INSTRUCTIONS FOR THE TASK:
Check each line for the word "Write" and report how many have it. Give nothing else.

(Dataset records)
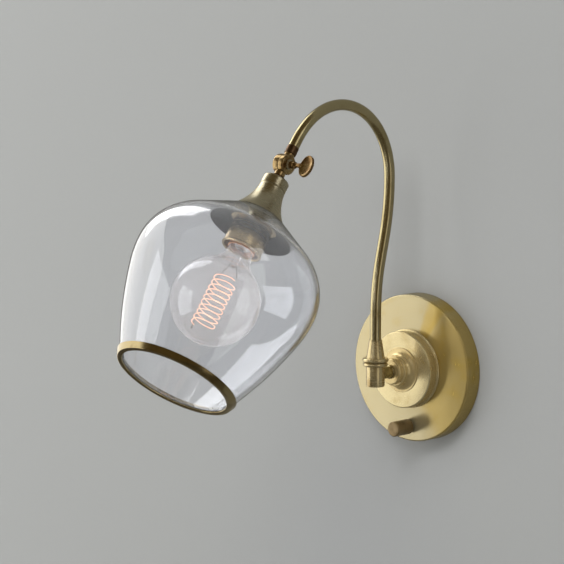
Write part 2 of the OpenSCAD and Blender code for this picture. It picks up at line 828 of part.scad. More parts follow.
// Solid form of the glass shade from where its shoulder has radius top, drawn in by inset
module glass_form(top, inset, end) {
  start = shoulder_at(top, inset);
  end_angle = asin((end - side_s) / (side_r - inset));
  polygon(concat(
    [[0, start], [top, start]],
    arc(glass_r - shoulder_r, glass_wide_at, shoulder_r - inset, -shoulder_angle, 0, 19),
    arc(glass_r - waist_r, glass_wide_at, waist_r - inset, waist_angle / 5, waist_angle, 4),
    arc(side_c, side_s, side_r - inset, waist_angle + 1.5, end_angle, 8),
    [[0, end]]));
}

// Solid form of the bell, drawn in by inset, which runs on into the glass that then cuts it
module bell_form(inset) {
  form_len = bell_len + 2 * bell_wall;
  translate([0, cap_end + inset]) difference() {
    square([bell_foot_r + 2 * bell_wall, form_len - inset]);
    translate([flare_r, flare_at - cap_end - inset]) circle(bell_flare_r + inset, $fn = fine);
  }
}
module bell() {
  color(brass) at_pivot() difference() {
    rotate_extrude($fn = 144) difference() {
      bell_form(0);
      bell_form(bell_wall);
      glass_form(neck_r, -seat_gap, glass_end);
    }
    translate([0, 0, cap_end - past]) cylinder(r = neck_r + seat_gap, h = bell_wall + 2 * past);
  }
}

module shade_glass() {
  color([0.85, 0.88, 0.9, 0.35]) at_pivot() difference() {
    rotate_extrude($fn = 180) difference() {
      glass_form(glass_hole_d / 2 - past, 0, glass_end);
      glass_form(neck_r, glass_t, glass_end + past);
      translate([-past, 0]) square([glass_hole_d / 2 + past, glass_wide_at]);
    }
  }
}

// A turned layer that follows the shoulder between two insets and two radii
module shoulder_layer(r1, r2, top, under) {
  rotate_extrude($fn = 144)
    polygon([[r1, shoulder_at(r1, top)], [r2, shoulder_at(r2, top)],
      [r2, shoulder_at(r2, under)], [r1, shoulder_at(r1, under)]]);
}
module glass_gasket() {
  color("#8d8f8c") at_pivot() shoulder_layer(seat_r, dish_r - 4, glass_t + seat_gap, dish_top - seat_gap);
}

module glass_plate() {
  rise = shoulder_at(seat_r, dish_top);
  color("#4a4a4d") at_pivot() difference() {
    rotate_extrude($fn = 144)
      polygon([[0, rise], [seat_r, rise], [dish_r, shoulder_at(dish_r, dish_top)],
        [dish_r, shoulder_at(dish_r, dish_under)], [seat_r, flat_at], [0, flat_at]]);
    translate([0, 0, rise - past]) cylinder(r = neck_r + seat_gap, h = flat_at - rise + 2 * past);
  }
}

module seat_washer() {
  color(brass) at_pivot() difference() {
    translate([0, 0, flat_at]) cylinder(r1 = seat_r, r2 = seat_r - 0.7, h = seat_t);
    translate([0, 0, flat_at - past]) cylinder(r = neck_r + seat_gap, h = seat_t + 2 * past);
  }
}

module lampholder_cup() {
  top_edge = 1.8;
  color(brass) at_pivot() difference() {
    rotate_extrude($fn = 144) {
      difference() {
        translate([0, cup_at]) union() {
          square([cup_r - top_edge, cup_len]);
          translate([0, top_edge]) square([cup_r, cup_len - top_edge]);
          translate([cup_r - top_edge, top_edge]) circle(top_edge);
        }
        translate([-past, cup_at + cup_wall]) square([cup_r + past - top_edge, cup_len]);
        translate([-past, cup_at + top_edge]) square([cup_r + past - cup_wall, cup_len]);
      }
      translate([cup_r + cup_lip / 2 - cup_wall / 2, cup_end - cup_lip]) circle(cup_lip);
      translate([0, cup_at]) square([neck_r + 2.4, boss_h]);
    }
    translate([0, 0, cup_at - past]) cylinder(r = neck_r + seat_gap, h = boss_h + 2 * past);
  }
}

module insulator() {
  hole_r = 1.6;
  color("#e9e6dc") at_pivot() difference() {
    translate([0, 0, floor_at]) cylinder(r = cup_r - cup_wall - face_gap, h = insulator_h);
    translate([0, 0, floor_at + floor_t])
      cylinder(r = shell_r + shell_t + seat_gap, h = insulator_h);
    for (s = [-1, 1]) translate([s * shell_r / 2, 0, floor_at - past])
      cylinder(r = hole_r, h = floor_t + 2 * past);
  }
}

module screw_shell() {
  color("#b8935a") at_pivot()
    ring(shell_r, shell_r + shell_t, floor_at + floor_t, floor_at + insulator_h + shell_out);
}

module centre_contact() {
  strip_w = 4;
  color(brass) at_pivot() translate([0, 0, floor_at + floor_t]) {
    translate([-1.5 * strip_w, -strip_w / 2, 0]) cube([2 * strip_w, strip_w, contact_t - 0.1]);
    cylinder(d = strip_w, h = contact_t);
  }
}

module bulb_cap() {
  depth = 0.5;
  lead_in = 1.5;
  plain_part = 6;
  turns = floor((bulb_cap_len - plain_part) / cap_pitch);
  color("#c9a45c") at_pivot() difference() {
    union() {
      ring(bulb_cap_r - cap_wall, bulb_cap_r - depth, bulb_cap_at, cap_front);
      for (i = [0 : turns - 1])
        bead(bulb_cap_r - 2 * cap_wall, bulb_cap_r, bulb_cap_at + lead_in + i * cap_pitch,
          bulb_cap_at + lead_in + (i + 0.55) * cap_pitch);
    }
    translate([0, 0, bulb_cap_at - past])
      cylinder(r = bulb_cap_r - cap_wall, h = bulb_cap_len + 2 * past);
  }
}

module bulb_insulator() {
  back_r = 4.6;
  tip_r = 2.6;
  tip_h = 1;
  plug_h = 2;
  color("#1c1c20") at_pivot() {
    translate([0, 0, bulb_tip_at]) cylinder(r1 = tip_r, r2 = back_r, h = tip_h);
    translate([0, 0, bulb_tip_at + tip_h]) cylinder(r1 = back_r, r2 = bulb_neck_r, h = bulb_tip_len - tip_h);
    translate([0, 0, bulb_cap_at - eps]) cylinder(r = bulb_neck_r, h = plug_h);
  }
}

// Solid form of the bulb's glass, drawn in by inset
module bulb_form(inset) {
  start = bulb_cap_at + neck_in + inset;
  polygon(concat(
    [[0, start], [bulb_neck_r - inset, start]],
    arc(bulb_neck_r + neck_fillet, cap_front, neck_fillet + inset, 180, 180 - fillet_turn, 12),
    arc(0, globe_at, globe_r - inset, 3 - fillet_turn, 87, 44),
    [[0, globe_at + globe_r - inset]]));
}
module bulb_glass() {
  color([0.9, 0.9, 0.88, 0.3]) at_pivot() rotate_extrude($fn = 180) difference() {
    bulb_form(0);
    bulb_form(globe_t);
  }
}

module bulb_stem() {
  flare_h = 6;
  mount_r = mount_d / 2;
  color([0.85, 0.87, 0.88, 0.5]) at_pivot() difference() {
    union() {
      translate([0, 0, mount_at - flare_h])
        cylinder(r1 = bulb_neck_r - globe_t, r2 = mount_r, h = flare_h);
      translate([0, 0, mount_at - eps]) cylinder(r = mount_r, h = mount_len - mount_r + eps);
      translate([0, 0, mount_end - mount_r]) sphere(mount_r * 1.01);
    }
    upper_wire(support_r + seat_gap);
    lower_wire(support_r + seat_gap);
  }
}

// A straight wire between two points, with a round joint at its end
module wire(p, q, r) {
  v = q - p;
  len = norm(v);
  translate(p) rotate([0, acos(v[2] / len), atan2(v[1], v[0])]) cylinder(r = r, h = len, $fn = 24);
}
module wire_joint(p, r) {
  translate(p) sphere(1.3 * r, $fn = 24);
}
// The wires leave the stem and meet the straight ends of the filament end to end
module upper_wire(r) {
  knee = [filament_r, 0, filament_at - end_len - 1.5];
  wire([support_side, 0, support_root], knee, r);
  wire_joint(knee, r);
  wire(knee, [filament_r, 0, filament_at - end_len], r);
}
module lower_wire(r) {
  knee = [-support_out, 0, filament_at];
  foot_z = filament_at + filament_len + end_len + 1.5;
  wire([-support_side, 0, support_root], knee, r);
  wire_joint(knee, r);
  wire(knee, [-support_out, 0, foot_z], r);
  wire_joint([-support_out, 0, foot_z], r);
  wire([-support_out, 0, foot_z], [-filament_r, 0, foot_z], r);
  wire_joint([-filament_r, 0, foot_z], r);
  wire([-filament_r, 0, foot_z], [-filament_r, 0, foot_z - 1.5], r);
}
module support_upper() {
  color("#55504a") at_pivot() upper_wire(support_r);
}
module support_lower() {
  color("#55504a") at_pivot() lower_wire(support_r);
}

// The filament is one tube wound along a helix, with straight ends
function helix_point(i) = let (a = i * 360 / filament_steps)
  [filament_r * cos(a), filament_r * sin(a), filament_at + filament_pitch * i / filament_steps];
module filament() {
  r = filament_wire / 2;
  sides = 6;
  count = filament_turns * filament_steps;
  first = helix_point(0);
  last = helix_point(count);
  path = concat(
    [first - [0, 0, end_len], first - [0, 0, end_len / 3]],
    [for (i = [0 : count]) helix_point(i)],
    [last + [0, 0, end_len / 3], last + [0, 0, end_len]]);
  n = len(path);
  function way(k) = let (v = path[min(k + 1, n - 1)] - path[max(k - 1, 0)]) v / norm(v);
  points = [for (k = [0 : n - 1]) let (
      t = way(k),
      out = [path[k][0], path[k][1], 0] / filament_r,
      u = cross(t, out) / norm(cross(t, out)),
      v = cross(t, u))
    for (j = [0 : sides - 1]) path[k] + r * (u * cos(j * 60) + v * sin(j * 60))];
  faces = concat(
    [[for (j = [sides - 1 : -1 : 0]) j]],
    [for (k = [0 : n - 2], j = [0 : sides - 1]) let (a = k * sides + j, b = k * sides + (j + 1) % sides)
      [a, b, b + sides]],
    [for (k = [0 : n - 2], j = [0 : sides - 1]) let (a = k * sides + j, b = k * sides + (j + 1) % sides)
      [a, b + sides, a + sides]],
    [[for (j = [0 : sides - 1]) (n - 1) * sides + j]]);
  gap = min([for (i = [0 : filament_steps]) norm(helix_point(i) - helix_point(i + filament_steps))])
    - filament_wire;
  echo(filament_gap = gap);
  color("#ffc89a") at_pivot() polyhedron(points, faces);
}

module mouth_band() {
  rear = mouth_at - band_h;
  rear_r = side_radius(rear, 0) + band_t;
  front_r = side_radius(mouth_at, 0) + band_t;
  color(brass) at_pivot() rotate_extrude($fn = 180) difference() {
    polygon([[front_r - lip_w, rear], [rear_r, rear], [front_r, mouth_at], [front_r - lip_w, mouth_at]]);
    glass_form(neck_r, -seat_gap, glass_end);
  }
}

// Switch
module switch_body() {
  color("#26262a") from_wall() difference() {
    translate([0, -knob_drop, switch_back]) union() {
      translate([-switch_w / 2, -switch_w / 2, 0]) cube([switch_w, switch_w, switch_t]);
      cylinder(d = bush_d, h = bush_end - switch_back);
    }
    translate([0, -knob_drop, switch_back + shaft_floor])
      cylinder(r = shaft_d / 2 + run_gap, h = bush_end);
  }
}

module switch_nut() {
  color(steel) from_wall() translate([0, -knob_drop, face_at(knob_drop - bush_d * 0.75)]) difference() {
    cylinder(d = bush_d * 1.5, h = bush_nut_t);
    translate([0, 0, -past]) cylinder(r = bush_d / 2 + seat_gap, h = bush_nut_t + 2 * past);
  }
}

module switch_lead() {
  core_r = lead_d / 4;
  lead_len = knob_drop - switch_w / 2 - nut_af / 2 - 2;
  color("#2b2b2b") from_wall() translate([0, -knob_drop + switch_w / 2, switch_back + switch_t / 2])
    rotate([-90, 0, 0]) linear_extrude(lead_len) {
      for (s = [-1, 1]) translate([s * core_r * 0.9, 0]) circle(core_r, $fn = 32);
      square([core_r, core_r], center = true);
    }
}

module switch_shaft() {
  start = switch_back + shaft_floor + face_gap;
  color(steel) from_wall() translate([0, -knob_drop, start])
    cylinder(d = shaft_d, h = knob_at + knob_bore_len - start);
}

module knob() {
  edge = 0.8;
  foot_edge = 1;
  counterbore = 0.8;
  r = knob_d / 2;
  color(bronze) from_wall() translate([0, -knob_drop, knob_at]) difference() {
    union() {
      cylinder(r1 = r - 0.4 * foot_edge, r2 = r, h = foot_edge);
      translate([0, 0, foot_edge]) cylinder(r = r, h = knob_len - foot_edge - edge);
      translate([0, 0, knob_len - edge]) cylinder(r1 = r, r2 = r - edge, h = edge);
    }
    translate([0, 0, -past]) cylinder(r = shaft_d / 2 + seat_gap, h = knob_bore_len + past);
    translate([0, 0, -past]) cylinder(r = bush_d * 0.75 + face_gap + 0.1, h = counterbore + past);
  }
}

mounting_bar();
earth_screw();
bar_nut();
centre_nipple();
plate_nut();
wall_plate();
hub_disc();
hub();
stub();
post();
post_plug();
post_ring();
wall_lead();
switch_body();
switch_nut();
switch_lead();
switch_shaft();
knob();
swivel_stem();
snap_ring();
ferrule();
arm_tube();
arm_lead();
tip_collar();
knuckle_upper();
key_washer();
thumb_key();
knuckle_lower();
neck_collar_ring();
holder_cap();
shade_nipple();
shade_lead();
bell();
shade_glass();
glass_gasket();
glass_plate();
seat_washer();
lampholder_cup();
insulator();
screw_shell();
centre_contact();
bulb_cap();
bulb_insulator();
bulb_glass();
bulb_stem();
support_upper();
support_lower();
filament();
mouth_band();
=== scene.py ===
# %% [markdown]
# # A gooseneck wall light
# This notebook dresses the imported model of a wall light. The model comes in as a fixed
# frame: every CAD piece stands where it was made, and each new piece is drawn over it.
# Loading comes first, so that every later step can ask the frame where a piece is.

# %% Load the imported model
import json
import math
import bpy
from mathutils import Matrix, Vector


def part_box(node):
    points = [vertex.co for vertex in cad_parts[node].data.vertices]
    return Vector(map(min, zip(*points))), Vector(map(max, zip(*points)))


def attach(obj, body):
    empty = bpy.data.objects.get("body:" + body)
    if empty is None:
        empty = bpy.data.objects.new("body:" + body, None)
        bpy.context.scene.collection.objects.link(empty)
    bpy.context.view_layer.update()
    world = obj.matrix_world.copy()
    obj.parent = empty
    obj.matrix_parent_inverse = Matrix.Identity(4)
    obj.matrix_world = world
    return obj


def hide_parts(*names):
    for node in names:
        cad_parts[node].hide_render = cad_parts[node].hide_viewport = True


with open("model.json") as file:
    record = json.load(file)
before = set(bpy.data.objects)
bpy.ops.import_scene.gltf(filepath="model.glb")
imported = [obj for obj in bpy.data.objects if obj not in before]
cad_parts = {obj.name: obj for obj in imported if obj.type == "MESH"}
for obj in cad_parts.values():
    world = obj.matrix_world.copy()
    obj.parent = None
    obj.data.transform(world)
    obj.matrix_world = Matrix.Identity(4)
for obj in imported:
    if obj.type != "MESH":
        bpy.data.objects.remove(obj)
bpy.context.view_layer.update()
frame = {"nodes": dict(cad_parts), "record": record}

# %% [markdown]
# ## The camera
# A product photograph of a small light is taken from a few metres away with a long lens,
# so that the far side of the shade isn't squeezed. The place and turn here were worked
# out from the outlines of the wall plate, the tube and the shade.

# %% Camera
lens = bpy.data.cameras.new("camera")
lens.sensor_width = 36
lens.lens = 255.38
camera = bpy.data.objects.new("camera", lens)
camera.location = (2.350193, -2.786537, 0.588490)
camera.rotation_euler = (math.pi / 2 - 0.139203, 0, 0.736238)
bpy.context.collection.objects.link(camera)
bpy.context.scene.camera = camera
print("camera distance", round(camera.location.length, 3), "m")

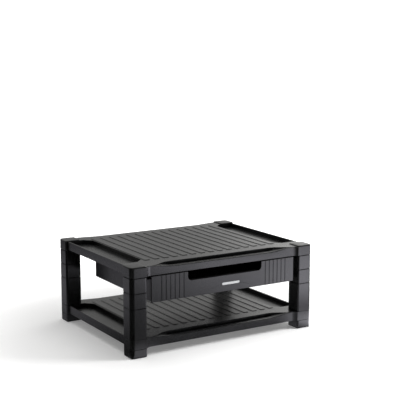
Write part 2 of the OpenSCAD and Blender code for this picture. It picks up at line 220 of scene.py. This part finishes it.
def moulded_plastic(name, dark, light, rough, grain_mm, grain_depth_mm, painted_shade_reach_mm, wear):
    """Satin moulded plastic: uneven colour and gloss, a fine spark-eroded grain, paler worn edges
    and painted shade that darkens the creases and dulls their gloss."""
    material, tree, shader = new_material(name)
    place = tree.place()
    cloud = tree.noise(place, CLOUD_SCALE, detail=4.0)
    streak = tree.noise(place, STREAK_SCALE, detail=2.0, distortion=0.4)
    grain = tree.noise(place, 1.0 / (grain_mm * MM), detail=2.0, roughness=0.65)
    # Painted shade: ambient occlusion marks the creases, whose colour and gloss are then darkened
    shade = tree.add("ShaderNodeAmbientOcclusion", samples=6)
    shade.inputs["Distance"].default_value = painted_shade_reach_mm * MM
    unshaded_share = tree.remap(shade.outputs["AO"], *OPEN_SHARE, 0.0, 1.0)
    colour = tree.mix(tree.remap(cloud, 0.35, 0.65, 0.0, 1.0), grey(dark, TINT), grey(light, TINT))
    pointiness = tree.add("ShaderNodeNewGeometry").outputs["Pointiness"]
    edge = tree.remap(pointiness, *WORN_POINTINESS, 0.0, wear)
    scuffed = tree.maths("MULTIPLY", edge, tree.remap(streak, 0.35, 0.6, 0.4, 1.0))
    colour = tree.mix(scuffed, colour, grey(light * WORN_TIMES_LIGHT))
    # Painted shade: creases are darkened towards near black
    colour = tree.mix(unshaded_share, grey(dark * PAINTED_SHADE_TIMES_DARK), colour)
    tree.join(colour, shader.inputs["Base Color"])
    # Painted shade also dulls the gloss in creases
    specular = tree.remap(unshaded_share, 0.0, 1.0, PAINTED_SHADE_SPECULAR, UNSHADED_SPECULAR)
    tree.join(specular, shader.inputs["Specular IOR Level"])
    cloudy = tree.remap(cloud, 0.3, 0.7, rough - GLOSS_SPREAD, rough + GLOSS_SPREAD)
    grainy = tree.remap(grain, 0.3, 0.7, -GLOSS_SPREAD, GLOSS_SPREAD)
    tree.join(tree.maths("ADD", cloudy, grainy), shader.inputs["Roughness"])
    normal = tree.bump(grain, 0.5, grain_depth_mm * MM)
    wave = tree.noise(place, WAVE_SCALE, detail=1.0)
    tree.join(tree.bump(wave, 0.3, WAVE_DEPTH_MM * MM, normal), shader.inputs["Normal"])
    shader.inputs["IOR"].default_value = PLASTIC_IOR
    return material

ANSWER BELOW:
2